#### Your goal:
Take the line containing "right-handed frame, +Z" and every line after it in the data below, and print them exactly as given, with nothing else.

..............................

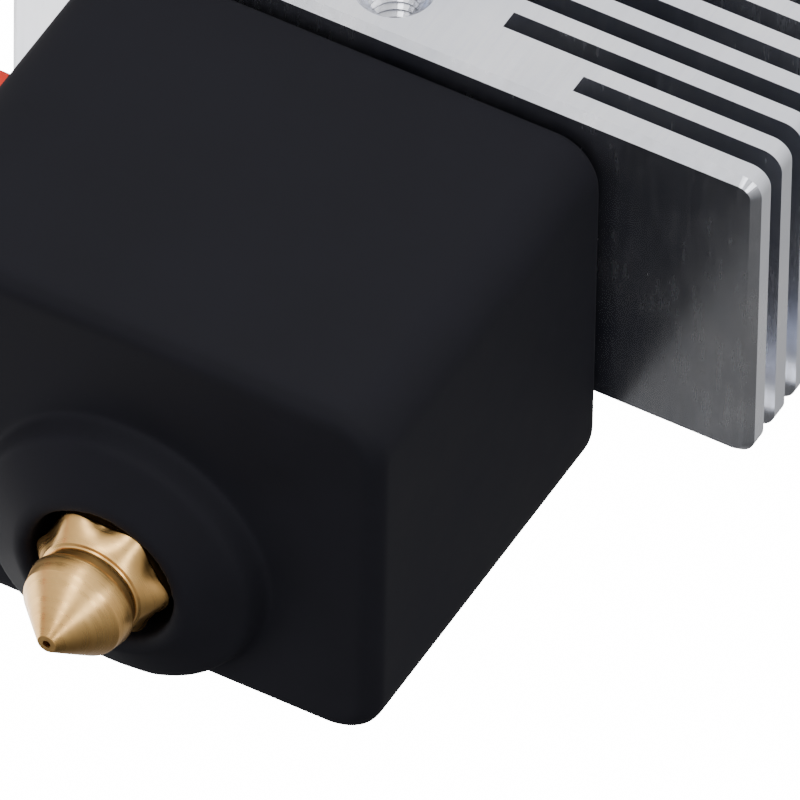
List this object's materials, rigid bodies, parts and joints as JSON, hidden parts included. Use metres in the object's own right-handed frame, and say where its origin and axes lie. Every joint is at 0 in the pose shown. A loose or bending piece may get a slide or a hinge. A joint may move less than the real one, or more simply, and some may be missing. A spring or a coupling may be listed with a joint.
{
  "type": "hotend assembly",
  "caption": "Filament printer hotend: finned heatsink, heat break, heater block with cartridges, brass nozzle and black silicone sock.",
  "frame": {"origin": "on the filament axis at the heatsink's top face, midway between its two threaded mounting holes", "axes": "+Z along the filament axis away from the nozzle, -Y out of the front face that has the set screw's hole, +X to the right as seen from the front"},
  "size_m": [0.0548, 0.0214, 0.1313],
  "materials": {
    "heatsink": "milled and deburred, fine cutter marks",
    "break_sleeve": "drawn copper, satin",
    "break_tube": "turned titanium, satin",
    "black_steel": "black oxide",
    "collet_seat": "turned, satin",
    "collet": "moulded",
    "collet_teeth": "stamped spring steel",
    "heater_block": "milled, plated",
    "heater_sheath": "drawn stainless tube",
    "heater_core": "fired, matte",
    "heater_coil": "resistance wire winding",
    "heater_seal": "cement, matte",
    "heater_lead": "silicone insulation, satin",
    "lead_plug": "moulded nylon",
    "lead_contacts": "tinned",
    "sensor_sheath": "drawn stainless tube",
    "sensor_bead": "glass bead",
    "sensor_seal": "cement, matte",
    "nozzle": "turned and polished",
    "silicone_sock": "moulded silicone, satin"
  },
  "bodies": {
    "body": {"heatsink": "heatsink", "break_sleeve": "break_sleeve", "break_tube": "break_tube", "sink_screw": "black_steel", "collet_seat": "collet_seat", "heater_block": "heater_block", "heater_screw": "black_steel", "sensor_screw": "black_steel"},
    "collet": {"collet": "collet", "collet_teeth": "collet_teeth"},
    "heater": {"heater_sheath": "heater_sheath", "heater_core": "heater_core", "heater_coil": "heater_coil", "heater_seal": "heater_seal", "heater_lead": "heater_lead", "lead_plug": "lead_plug", "lead_contacts": "lead_contacts"},
    "sensor": {"sensor_sheath": "sensor_sheath", "sensor_bead": "sensor_bead", "sensor_seal": "sensor_seal"},
    "nozzle": {"nozzle": "nozzle"},
    "sock": {"silicone_sock": "silicone_sock"}
  },
  "joints": [
    {"name": "sock_pull", "type": "slide", "parent": "body", "child": "sock", "axis": [0, 0, -1], "range_m": [0, 0.028]},
    {"name": "nozzle_unscrew", "type": "hinge", "parent": "body", "child": "nozzle", "pos_m": [0, 0, 0], "axis": [0, 0, -1], "range_deg": [0, 2520]},
    {"name": "heater_pull", "type": "slide", "parent": "body", "child": "heater", "axis": [-1, 0, 0], "range_m": [0, 0.022]},
    {"name": "sensor_pull", "type": "slide", "parent": "body", "child": "sensor", "axis": [-1, 0, 0], "range_m": [0, 0.016]},
    {"name": "collet_press", "type": "slide", "parent": "body", "child": "collet", "axis": [0, 0, -1], "range_m": [0, 0.0008], "stiffness_N_per_m": 400}
  ]
}
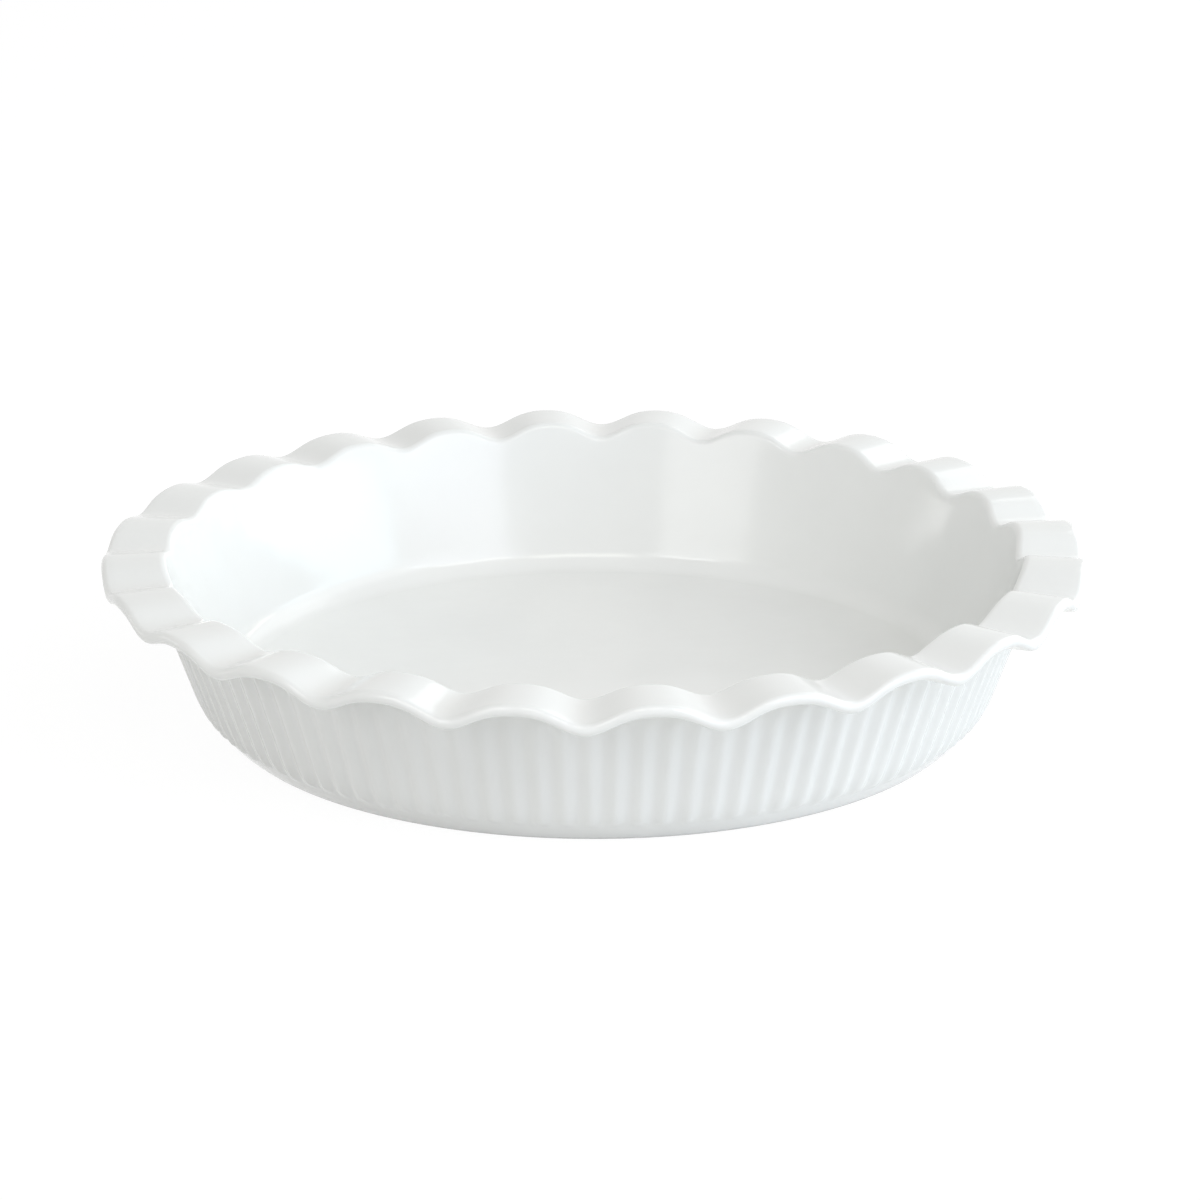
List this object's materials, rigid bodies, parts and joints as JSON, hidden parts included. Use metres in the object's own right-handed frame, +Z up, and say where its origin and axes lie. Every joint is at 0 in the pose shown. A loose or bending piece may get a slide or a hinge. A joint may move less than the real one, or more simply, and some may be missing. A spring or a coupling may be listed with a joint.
{
  "type": "pie dish",
  "caption": "Round ceramic pie dish with a ruffled overhanging rim, a fluted flaring wall and a flat floor on a low foot ring.",
  "frame": {"origin": "centre of the foot, on the table that the dish stands on", "axes": "+Z up through the mouth of the dish; X and Y alike, because the dish is round"},
  "size_m": [0.28, 0.28, 0.0492],
  "materials": {
    "stoneware": "white stoneware under a thin sprayed gloss glaze, bare only on the foot ring",
    "liner_glaze": "poured white gloss glaze, smooth",
    "base_glaze": "thin white gloss glaze, wiped back from the foot ring"
  },
  "bodies": {
    "root": {"stoneware_body": "stoneware", "liner_glaze": "liner_glaze", "base_glaze": "base_glaze"}
  },
  "joints": []
}
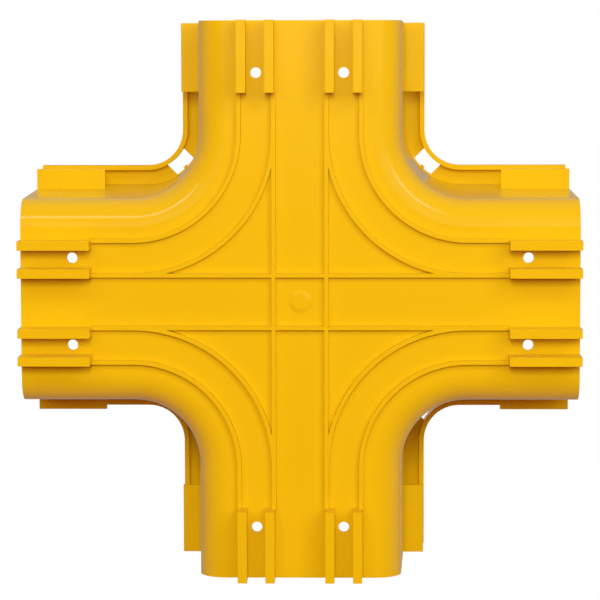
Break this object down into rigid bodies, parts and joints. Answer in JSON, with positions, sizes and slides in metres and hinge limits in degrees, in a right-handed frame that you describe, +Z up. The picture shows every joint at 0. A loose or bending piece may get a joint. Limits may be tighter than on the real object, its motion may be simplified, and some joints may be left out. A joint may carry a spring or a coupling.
{
  "type": "fibre raceway cross fitting",
  "caption": "Open-topped cross-shaped trough, moulded in one piece, that joins raceway channels at right angles, with turned-down rims, side flanges, underside rails and ribs.",
  "frame": {"origin": "middle of the cross on the plane of the rail feet", "axes": "+Z up, out of the open side of the troughs; +X and +Y along two neighbouring arms"},
  "size_m": [0.3048, 0.3048, 0.1349],
  "materials": {
    "yellow_plastic": "smooth satin gloss, yellow all through"
  },
  "bodies": {
    "root": {"cross_fitting": "yellow_plastic"}
  },
  "joints": []
}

..............................

#### Expected answer:
List this object's materials, rigid bodies, parts and joints as JSON, hidden parts included. Use metres in the object's own right-handed frame, +Z up, and say where its origin and axes lie. Every joint is at 0 in the pose shown. A loose or bending piece may get a slide or a hinge. A joint may move less than the real one, or more simply, and some may be missing. A spring or a coupling may be listed with a joint.
{
  "type": "pie dish",
  "caption": "Round ceramic pie dish with a ruffled overhanging rim, a fluted flaring wall and a flat floor on a low foot ring.",
  "frame": {"origin": "centre of the foot, on the table that the dish stands on", "axes": "+Z up through the mouth of the dish; X and Y alike, because the dish is round"},
  "size_m": [0.28, 0.28, 0.0492],
  "materials": {
    "stoneware": "white stoneware under a thin sprayed gloss glaze, bare only on the foot ring",
    "liner_glaze": "poured white gloss glaze, smooth",
    "base_glaze": "thin white gloss glaze, wiped back from the foot ring"
  },
  "bodies": {
    "root": {"stoneware_body": "stoneware", "liner_glaze": "liner_glaze", "base_glaze": "base_glaze"}
  },
  "joints": []
}
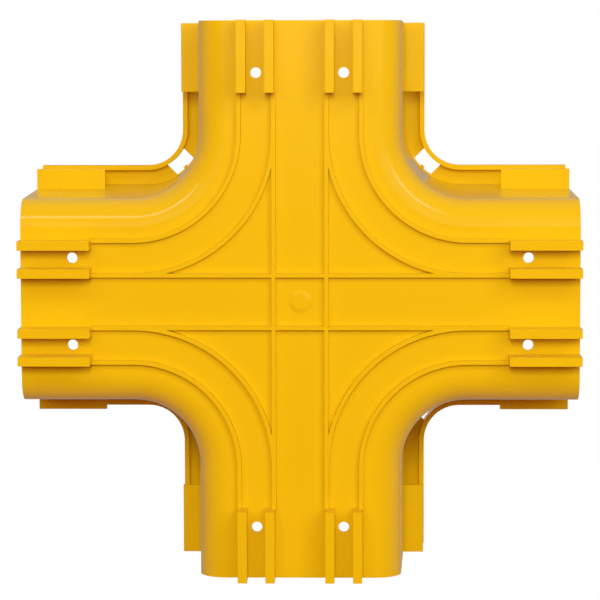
Break this object down into rigid bodies, parts and joints. Answer in JSON, with positions, sizes and slides in metres and hinge limits in degrees, in a right-handed frame that you describe, +Z up. The picture shows every joint at 0. A loose or bending piece may get a joint. Limits may be tighter than on the real object, its motion may be simplified, and some joints may be left out. A joint may carry a spring or a coupling.
{
  "type": "fibre raceway cross fitting",
  "caption": "Open-topped cross-shaped trough, moulded in one piece, that joins raceway channels at right angles, with turned-down rims, side flanges, underside rails and ribs.",
  "frame": {"origin": "middle of the cross on the plane of the rail feet", "axes": "+Z up, out of the open side of the troughs; +X and +Y along two neighbouring arms"},
  "size_m": [0.3048, 0.3048, 0.1349],
  "materials": {
    "yellow_plastic": "smooth satin gloss, yellow all through"
  },
  "bodies": {
    "root": {"cross_fitting": "yellow_plastic"}
  },
  "joints": []
}